Season 50 – Shows and Celebration

The Season 50 lineup of shows is promising. To kick off this milestone season is, “Joseph and the Amazing Technicolor Dreamcoat,” a production that too is turning 50 this year.

Following that production will be “Coming Back Like a Song,” “I Love You, You’re Perfect, Now Change,” and “Kinky Boots.” The latter is significant as Theatre Winter Haven will be the first community theatre in Florida to debut “Kinky Boots.” “We’re going to be doing that before you’ll be able to see it anywhere. That happens quite regularly based on our reputation and our number of years of service,” said Chesnicka. Rounding out the season will be “Calendar Girls” and “The Wedding Singer.”

To celebrate the big 5-0, the theatre is planning a gala to take place in March.
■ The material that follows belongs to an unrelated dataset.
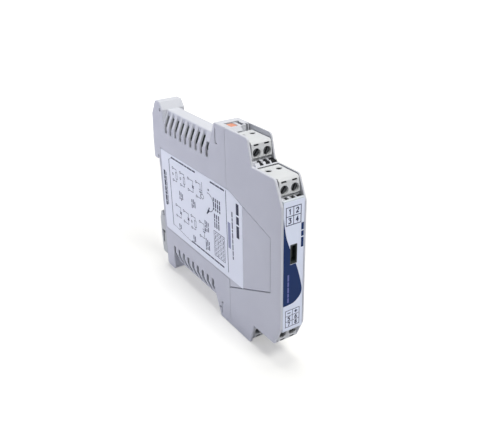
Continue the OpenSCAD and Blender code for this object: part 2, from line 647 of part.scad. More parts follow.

We don’t yet have many details to offer, other than, “It’s going to be big,” according to the Producing Director.

Final Thoughts

A nationally recognized community theatre, the most honored in Florida – Theatre Winter Haven has grown that initial 150 subscriber base to nearly 5,000. Here from day one, Norm still catches every show he can when he’s in town. He’ll tell you that his favorite production throughout the years will always be, “The next one.”

The torch has been passed to Chesnicka and the next fifty or so years will be his to nurture. “My goal is to honor our city commissioners’ and our city manager’s wish to make Winter Haven a great place to live, work, and play,” he said. “I found this place as a volunteer. My kids grew up in this place. The reason I’m in this job is because I want to preserve what Norm has created and if possible cast a wider net – to continue the growth that Norm talks about that has happened through the first 50 years. And, to make sure that 50 years from now, there’s someone from Haven Magazine sitting down with whoever the next director is, to talk about what a milestone it is that Theatre Winter Haven is turning 100.”

“Norm, any final thoughts on the theatre’s 50th season?” I asked.

The Theatre Winter Haven luminary answered, “I never expected this to happen when I was 25 years old, but I’m so glad it has.”